Per-run override: agentxchain run --continuous --reconcile-operator-commits auto_safe_only. When the auto reconcile refuses a commit, the session pauses, status surfaces the refusal class and the same agentxchain reconcile-state --accept-operator-head recovery hint, and the loop emits operator_commit_reconcile_refused for audit. Manual and automatic reconcile both route through the same audited safety primitive; the auto path adds a blocked-state/event wrapper instead of reimplementing commit-range checks.

6. Handle blocked and failed states correctly

When the session pauses for a real blocker:

agentxchain status

Then run the exact recovery command surfaced by the governed state. Examples:

agentxchain unblock <id> # needs_human escalation
agentxchain reissue-turn --turn <id> --reason ghost
agentxchain reissue-turn --turn <id> --reason stale

Rules that matter:

  • blocked continuous sessions stay paused, not fake-completed
  • after the surfaced recovery action clears the blocker, the next daemon poll resumes the same session
  • session-budget exhaustion is a terminal stop, not a blocker; start a new session if you want to continue
  • non-blocked executor failure leaves the session failed for inspection instead of pretending the intake intent completed

If you need the full recovery matrix, use Recovery. This page keeps the operational path short; the recovery page is the canonical blocked-state map.

7. Inject explicit human priority when the vision queue is wrong

Vision seeding is fallback discovery, not authority. Human priority wins.

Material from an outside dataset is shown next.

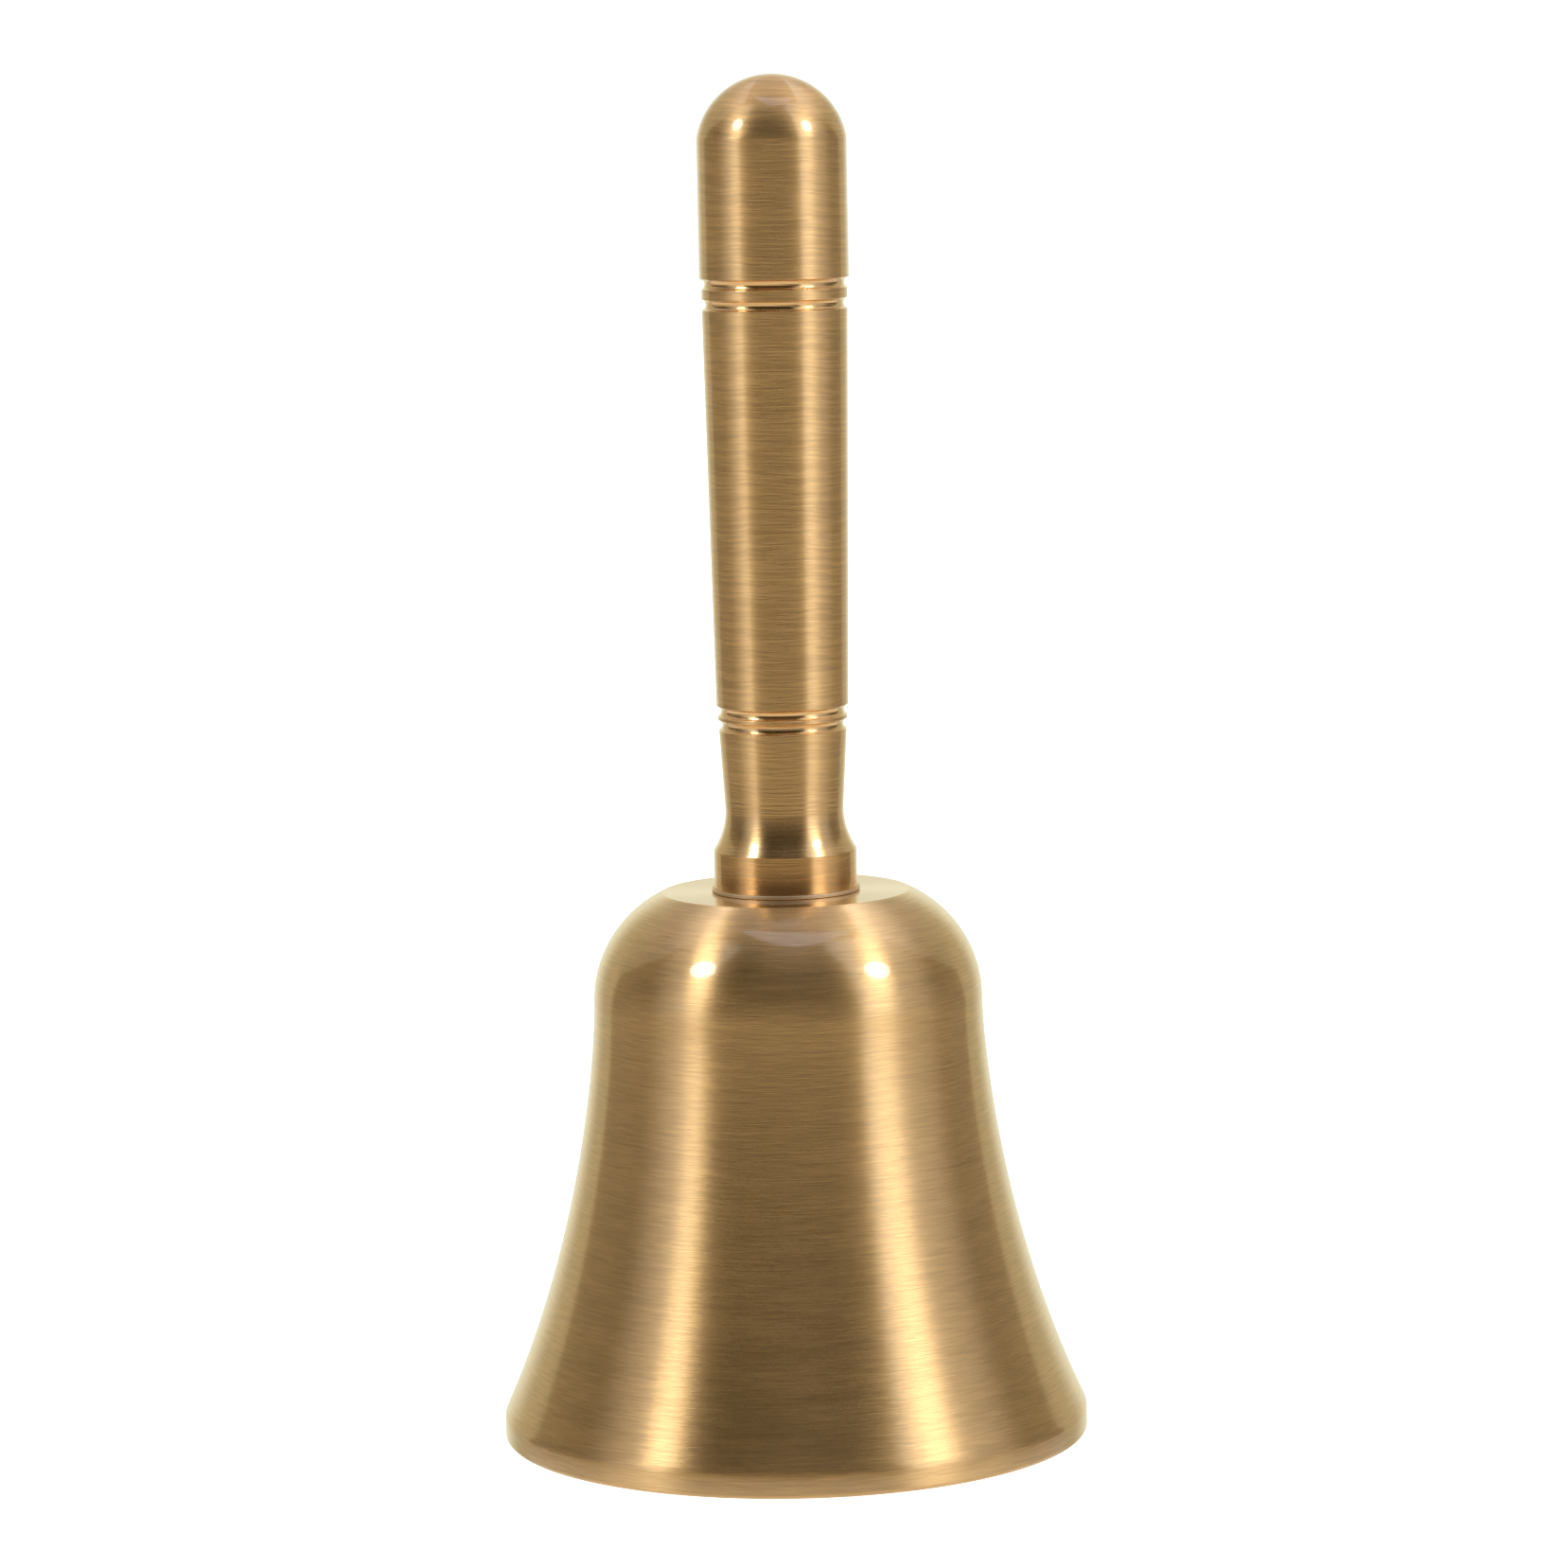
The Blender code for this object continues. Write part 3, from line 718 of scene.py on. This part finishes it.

Inject urgent work like this:

agentxchain inject "Fix the broken release-note sidebar ordering" --priority p0

Or stage lower-priority work without approval:

agentxchain inject "Investigate docs stack migration options" --priority p2 --no-approve

Important behavior:

  • injected p0 work preempts new vision seeding
  • the continuous loop yields with priority_preempted and the daemon consumes the injected item first
  • non-p0 items join the intake queue in normal priority order

For the intake boundary and queue semantics, see Continuous Delivery Intake.

8. Know how the loop stops

Continuous mode stops for specific reasons:

  • max_runs reached
  • max_idle_cycles reached because no queued or vision-derived work was found
  • per_session_max_usd or --session-budget reached
  • blocked human escalation that you have not resolved yet
  • operator SIGINT

SIGINT behavior is intentional:

  • first Ctrl+C: finish the current in-flight work, then stop
  • second Ctrl+C: hard-abort

For daemon-owned operation, stop the daemon the same way you stop any foreground process or session-manager job.

9. Minimum operating discipline

If you want unattended execution without lying to yourself, keep this floor:

  1. Validate the repo with doctor and connector check.
  2. Run one bounded run --continuous --max-runs 1 proof first.
  3. Set a real session budget.
  4. Watch status, schedule status, and events --follow.
  5. Use inject --priority p0 when human judgment needs to override vision seeding.
  6. Use unblock to resolve true blockers; do not hack state files.

That is the stable repo-local lights-out story today.